- STATED TASK -
The material below contains a line with "profile = ribbon_profile()" and a line with "obj.matrix_world = Matrix.Identity(4)". Copy exactly those two lines and all lines between them.

- GIVEN MATERIAL -

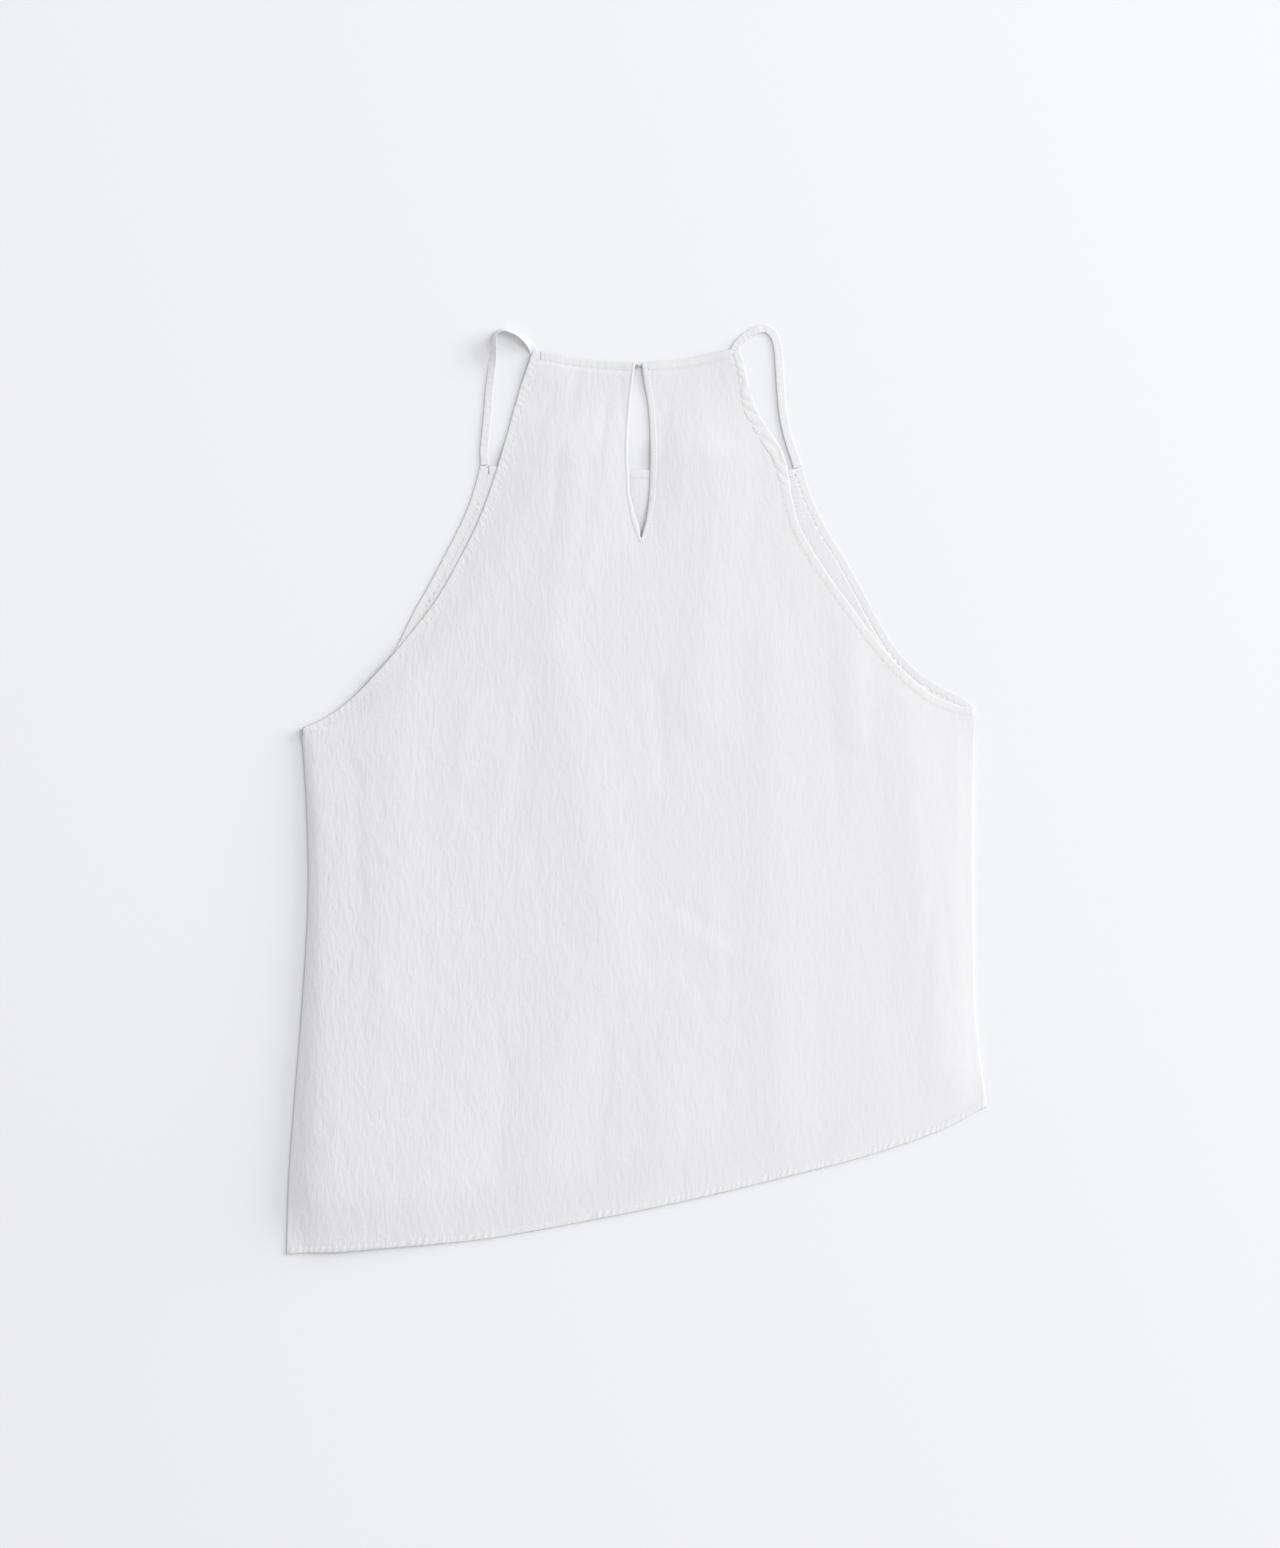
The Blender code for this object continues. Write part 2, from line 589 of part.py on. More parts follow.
def build_back(finish):
    """The back panel: its centre column is split above the slit's foot into two lips."""
    shares = row_shares(BACK_SIDE_ROWS, back_arm_shares())
    foot_row = len(shares) - BACK_SLIT_ROWS - 2
    half = BACK_COLUMNS + len(EDGE_STEPS) - 1
    columns = half * 2
    rows = len(shares) - 1

    mesh = bpy.data.meshes.new("back_panel")
    form = bmesh.new()
    bmesh.ops.create_grid(form, x_segments=columns, y_segments=rows, size=0.5)
    split = []
    for edge in form.edges:
        ends = [grid_spot(vert, columns, rows) for vert in edge.verts]
        if all(column == half for column, _ in ends) and all(row >= foot_row for _, row in ends):
            split.append(edge)
    bmesh.ops.split_edges(form, edges=split)
    form.verts.index_update()
    weights = {}
    spots = {}
    for vert in form.verts:
        column, row = grid_spot(vert, columns, rows)
        side = -1 if column < half else 1
        if column == half:
            middle = sum((face.calc_center_median().x for face in vert.link_faces))
            side = -1 if middle < 0 else 1
        spots[vert.index] = (column, row, side)
    for vert in form.verts:
        column, row, side = spots[vert.index]
        low, high, up_at = back_pattern.row(*shares[row])
        slit = KEYHOLE_TIP_ACROSS
        if row > foot_row:
            slit = lip(up_at(KEYHOLE_TIP_ACROSS), side, 1.0) + side * SEAM_GAP
        if side < 0:
            steps = stepped(slit - low, EDGE_STEPS, BACK_COLUMNS)
            across = low + steps[column]
        else:
            steps = stepped(high - slit, EDGE_STEPS, BACK_COLUMNS)
            across = high - steps[columns - column]
        up = up_at(across)
        turned = row <= 1 or (shares[row][1] <= 0 and min(column, columns - column) <= 2)
        weights[vert.index] = 1.0 if turned else 0.0
        vert.co = place(across, up, back_height(across, up))
    face_up(form)
    form.to_mesh(mesh)
    form.free()
    return thicken("back_panel", mesh, weights, finish)


def build_front(finish):
    """The front panel lies flat under the back, with its own armholes and neck edge."""
    shares = row_shares(FRONT_SIDE_ROWS, even(FRONT_ARMHOLE_ROWS)[1:])
    half = FRONT_COLUMNS + len(FRONT_EDGE_STEPS) - 1
    columns = half * 2

    def where(column, row):
        low, high, up_at = front_pattern.row(*shares[row])
        steps = stepped((high - low) / 2, FRONT_EDGE_STEPS, FRONT_COLUMNS)
        across = low + steps[column] if column <= half else high - steps[columns - column]
        up = up_at(across)
        return place(across, up, front_height(across, up))

    def thick_share(column, row):
        beside_seam = shares[row][1] <= 0 and min(column, columns - column) <= 1
        return 1.0 if row <= 1 or beside_seam else 0.0

    return cloth_grid(
        "front_panel", columns, len(shares) - 1, where, thick_share, finish)


def binding(name, stations, outer, inner, height, finish, roll=None):
    """A folded strip between two rails, thicker along its middle than at its edges."""
    def where(column, row):
        share = stations[row]
        x0, y0 = outer(share)
        x1, y1 = inner(share)
        part = CROWN[column]
        across = x0 + (x1 - x0) * part
        up = y0 + (y1 - y0) * part
        lift = roll(share, part) if roll else 0.0
        return place(across, up, height(across, up) + lift)

    return cloth_grid(
        name, len(CROWN) - 1, len(stations) - 1, where,
        lambda column, row: 1.0 if 0 < column < len(CROWN) - 1 else 0.0, finish)


def beside_rows(arm_shares, top, parts=1):
    """A binding's stations: the panel's own rows, each split into parts, up to the neck."""
    marks = [0.0] + [share * top for share in arm_shares] + [1.0]
    stations = [0.0]
    for low, high in zip(marks, marks[1:]):
        split = parts if high > ROLLED_FROM else 1
        stations += even(split, low, high)[1:]
    return stations


def build_armhole_bindings(finish):
    """Four strips, from the side seams up to the neck corners."""
    def rolled(share, part):
        """Slanting waves where the right strip is rolled outwards."""
        if share < ROLLED_FROM:
            return 0.0
        turn = (share - ROLLED_FROM) / (1 - ROLLED_FROM) * ROLL_WAVES + part * ROLL_SLANT
        fade = ease((share - ROLLED_FROM) / ROLL_FADE) * ease((1 - share) / ROLL_FADE)
        return ROLL_WAVE_HEIGHT * fade * (0.5 + 0.5 * math.sin(turn * math.tau))

    rows = back_arm_shares()
    binding(
        "back_armhole_binding_left", beside_rows(rows, back_pattern.left_top), left_armhole.at,
        lambda share: left_armhole.inset(share, ARMHOLE_BINDING_WIDTH), back_height, finish)
    binding(
        "back_armhole_binding_right", beside_rows(rows, back_pattern.right_top, ROLL_PARTS),
        right_armhole.at,
        lambda share: right_armhole.inset(share, rolled_binding_width(share)), back_height,
        finish, rolled)
    rows = even(FRONT_ARMHOLE_ROWS)[1:]
    for side, edge, top in (
            ("left", front_left_armhole, front_pattern.left_top),
            ("right", front_right_armhole, front_pattern.right_top)):
        binding(
            f"front_armhole_binding_{side}", beside_rows(rows, top), edge.at,
            lambda share, edge=edge: edge.inset(share, FRONT_BINDING_WIDTH), front_height,
            finish)


def build_neck_bindings(finish):
    """The back neck edge's two strips and the front neck edge's one."""
    left_lip, right_lip = (
        lip(neck_height(0.0), side, 1.0) + side * SEAM_GAP for side in (-1, 1))
    neck_strip(
        "back_neck_binding_left",
        neck_corners(left_armhole, back_binding_width, neck_height),
        (left_lip, left_lip - NECK_SLANT_LEFT), neck_height, back_height, finish)
    neck_strip(
        "back_neck_binding_right", (right_lip, right_lip + NECK_SLANT_RIGHT),
        neck_corners(right_armhole, rolled_binding_width, neck_height), neck_height,
        back_height, finish)
    neck_strip(
        "front_neck_binding",
        neck_corners(front_left_armhole, front_binding_width, front_neck_height),
        neck_corners(front_right_armhole, front_binding_width, front_neck_height),
        front_neck_height, front_height, finish)


def neck_corners(armhole, width, line):
    """Where a neck strip's end is across, at its top and at its lower edge."""
    def inset(share):
        return armhole.inset(share, width(share) + SEAM_GAP)

    (x0, y0), (x1, y1) = inset(TOP_SLOPE_FROM), inset(1.0)
    top = x1 + (x1 - x0) * (line(x1) - y1) / (y1 - y0)
    return top, inset(share_for_height(inset, line, NECK_BINDING_WIDTH))[0]


def neck_strip(name, start, end, line, height, finish):
    """A strip under a neck line; start and end hold its upper and lower corners across."""
    def rail(corner, drop):
        def spot(share):
            across = start[corner] + (end[corner] - start[corner]) * share
            return across, line(across) - drop
        return spot

    binding(
        name, even(NECK_STRIP_PARTS), rail(0, 0.0), rail(1, NECK_BINDING_WIDTH), height, finish)


def build_keyhole_binding(finish):
    """One strip down the left lip, round the foot and up the right lip."""
    ups = [slit_up(share) for share in slit_shares()] + [neck_height(0.0)]
    path = [(-1, up) for up in reversed(ups)] + [(0, KEYHOLE_TIP_UP)] + [(1, up) for up in ups]

    def rail(with_binding):
        def spot(share):
            side, up = path[round(share * (len(path) - 1))]
            if side == 0:
                return KEYHOLE_TIP_ACROSS, up - with_binding * KEYHOLE_TIP_BINDING
            return lip(up, side, with_binding), up
        return spot

    binding(
        "keyhole_binding", even(len(path) - 1), rail(1.0), rail(0.0), back_height, finish)


def ribbon_profile():
    """A flat strip's cross-section with rounded corners, as a guide for the straps."""
    curve = bpy.data.curves.new("strap_section", "CURVE")
    curve.dimensions = "2D"
    half_width, half_wall, round_off = STRAP_WIDTH / 2, STRAP_WALL / 2, STRAP_ROUND
    corners = [
        (round_off - half_width, -half_wall), (-half_width, -half_wall + round_off),
        (-half_width, half_wall - round_off), (round_off - half_width, half_wall),
        (half_width - round_off, half_wall), (half_width, half_wall - round_off),
        (half_width, -half_wall + round_off), (half_width - round_off, -half_wall)]
    spline = curve.splines.new("POLY")
    spline.points.add(len(corners) - 1)
    for point, (x, y) in zip(spline.points, corners):
        point.co = (x * MM, y * MM, 0.0, 1.0)
    spline.use_cyclic_u = True
    guide = bpy.data.objects.new("strap_section", curve)
    guide.hide_render = True
    guide.display_type = "WIRE"
    GUIDES.objects.link(guide)
    return guide


def build_strap(name, rows, profile, finish):
    """A ribbon along its path that turns from flat at its ends to on edge in its loop."""
    curve = bpy.data.curves.new(name, "CURVE")
    curve.dimensions = "3D"
    curve.twist_mode = "Z_UP"
    curve.bevel_mode = "OBJECT"
    curve.bevel_object = profile
    curve.use_fill_caps = True
    spline = curve.splines.new("POLY")
    count = (len(rows) - 1) * STRAP_STEPS
    spline.points.add(count)
    for k, point in enumerate(spline.points):
        spot = Strap(*smooth_row(rows, k / STRAP_STEPS))
        lean = math.radians(spot.lean)
        rise = STRAP_WIDTH / 2 * abs(math.sin(lean)) + STRAP_WALL / 2 * math.cos(lean)
        point.co = (*place(spot.across, spot.up, spot.lift + rise * spot.size), 1.0)
        point.tilt = lean
        point.radius = spot.size
    made = bpy.data.objects.new(name, curve)
    curve.materials.append(finish)
    MODEL.objects.link(made)
    return made


def wire(name, path, finish):
    """Round wire along a path of (across, up, height)."""
    curve = bpy.data.curves.new(name, "CURVE")
    curve.dimensions = "3D"
    curve.bevel_depth = WIRE / 2 * MM
    curve.bevel_resolution = 1
    curve.use_fill_caps = True
    spline = curve.splines.new("POLY")
    spline.points.add(len(path) - 1)
    for point, spot in zip(spline.points, path):
        point.co = (*place(*spot), 1.0)
    made = bpy.data.objects.new(name, curve)
    curve.materials.append(finish)
    MODEL.objects.link(made)
    return made


def sewing_ring(across, leg, side):
    """Three quarters of a small ring at the end of a leg, from its free end to the leg."""
    spots = []
    for k in range(RING_PARTS + 1):
        turn = math.radians(RING_TURN) * (1 - k / RING_PARTS)
        spots.append((
            across + side * RING_RADIUS * math.sin(turn),
            FASTENING_UP + leg + RING_RADIUS * (1 - math.cos(turn)), WIRE_LOW))
    return spots


def doubled(half_path):
    """A path and its mirror image across the fastening's own line."""
    back = [(across, 2 * FASTENING_UP - up, height) for across, up, height in half_path]
    return half_path + back[::-1]


def build_fastening(finish):
    """The hook's doubled bill passes through the eye and back over its bar."""
    hook = sewing_ring(HOOK_RING, HOOK_LEG, 1)
    rise = HOOK_BILL_HEIGHT - WIRE_LOW
    for turn in (0, *BILL_TURNS):
        angle = math.radians(turn)
        hook.append((
            HOOK_BEND + BILL_ROUND * (1 - math.sin(angle)), FASTENING_UP + HOOK_LEG,
            WIRE_LOW + rise * (1 - math.cos(angle)) / 2))
    hook.append((HOOK_BILL_TIP, FASTENING_UP + HOOK_LEG, HOOK_BILL_HEIGHT))
    wire("neck_hook", doubled(hook), finish)

    eye = sewing_ring(EYE_RING, EYE_LEG, -1)
    bend_back, bend_drop = EYE_BAR_BEND
    end_back, end_share = EYE_BAR_END
    eye.append((EYE_LEG_START, FASTENING_UP + EYE_LEG, WIRE_LOW))
    eye.append((EYE_BAR - bend_back, FASTENING_UP + EYE_LEG, EYE_BAR_HEIGHT - bend_drop))
    eye.append((EYE_BAR - end_back, FASTENING_UP + EYE_LEG * end_share, EYE_BAR_HEIGHT))
    wire("neck_eye", doubled(eye), finish)


def main():
    """Clear the scene and build every piece."""
    for old in list(bpy.data.objects):
        bpy.data.objects.remove(old)
    for collection in (MODEL, GUIDES):
        bpy.context.scene.collection.children.link(collection)
    linen = material("white linen", (0.86, 0.86, 0.85), 0.9)
    linen_front = material("white linen, front", (0.84, 0.84, 0.83), 0.9)
    linen_bias = material("white linen bias strip", (0.87, 0.87, 0.86), 0.88)
    steel = material("pale nickel wire", (0.62, 0.61, 0.59), 0.35, 1.0)
    build_back(linen)
    build_front(linen_front)
    build_armhole_bindings(linen_bias)
    build_neck_bindings(linen_bias)
    build_keyhole_binding(linen_bias)
    profile = ribbon_profile()
    build_strap("strap_left", LEFT_STRAP, profile, linen_bias)
    build_strap("strap_right", RIGHT_STRAP, profile, linen_bias)
    build_fastening(steel)


main()
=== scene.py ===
import math

import bmesh
import bpy
import numpy as np
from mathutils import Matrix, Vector


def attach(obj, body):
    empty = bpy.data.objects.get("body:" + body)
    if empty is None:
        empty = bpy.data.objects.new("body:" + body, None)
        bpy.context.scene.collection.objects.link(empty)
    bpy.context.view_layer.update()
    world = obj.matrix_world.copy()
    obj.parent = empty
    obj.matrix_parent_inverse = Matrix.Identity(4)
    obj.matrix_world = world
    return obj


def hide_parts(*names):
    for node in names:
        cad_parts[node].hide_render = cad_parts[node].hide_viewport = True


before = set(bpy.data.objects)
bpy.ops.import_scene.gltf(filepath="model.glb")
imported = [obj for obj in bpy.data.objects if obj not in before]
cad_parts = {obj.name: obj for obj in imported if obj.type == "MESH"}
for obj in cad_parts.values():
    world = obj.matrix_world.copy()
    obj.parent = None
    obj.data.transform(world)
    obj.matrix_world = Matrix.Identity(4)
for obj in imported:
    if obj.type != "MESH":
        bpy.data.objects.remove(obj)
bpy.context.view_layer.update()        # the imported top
print("frame loaded:", len(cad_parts), "solids")

mm = 0.001
farOff = 1000      # mm, beyond every reach
cloudCells = 128   # after so many the noise repeats
tangentReach, cornerFade = 0.012, 0.07   # shares of an armhole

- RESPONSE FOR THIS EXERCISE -
    profile = ribbon_profile()
    build_strap("strap_left", LEFT_STRAP, profile, linen_bias)
    build_strap("strap_right", RIGHT_STRAP, profile, linen_bias)
    build_fastening(steel)


main()
=== scene.py ===
import math

import bmesh
import bpy
import numpy as np
from mathutils import Matrix, Vector


def attach(obj, body):
    empty = bpy.data.objects.get("body:" + body)
    if empty is None:
        empty = bpy.data.objects.new("body:" + body, None)
        bpy.context.scene.collection.objects.link(empty)
    bpy.context.view_layer.update()
    world = obj.matrix_world.copy()
    obj.parent = empty
    obj.matrix_parent_inverse = Matrix.Identity(4)
    obj.matrix_world = world
    return obj


def hide_parts(*names):
    for node in names:
        cad_parts[node].hide_render = cad_parts[node].hide_viewport = True


before = set(bpy.data.objects)
bpy.ops.import_scene.gltf(filepath="model.glb")
imported = [obj for obj in bpy.data.objects if obj not in before]
cad_parts = {obj.name: obj for obj in imported if obj.type == "MESH"}
for obj in cad_parts.values():
    world = obj.matrix_world.copy()
    obj.parent = None
    obj.data.transform(world)
    obj.matrix_world = Matrix.Identity(4)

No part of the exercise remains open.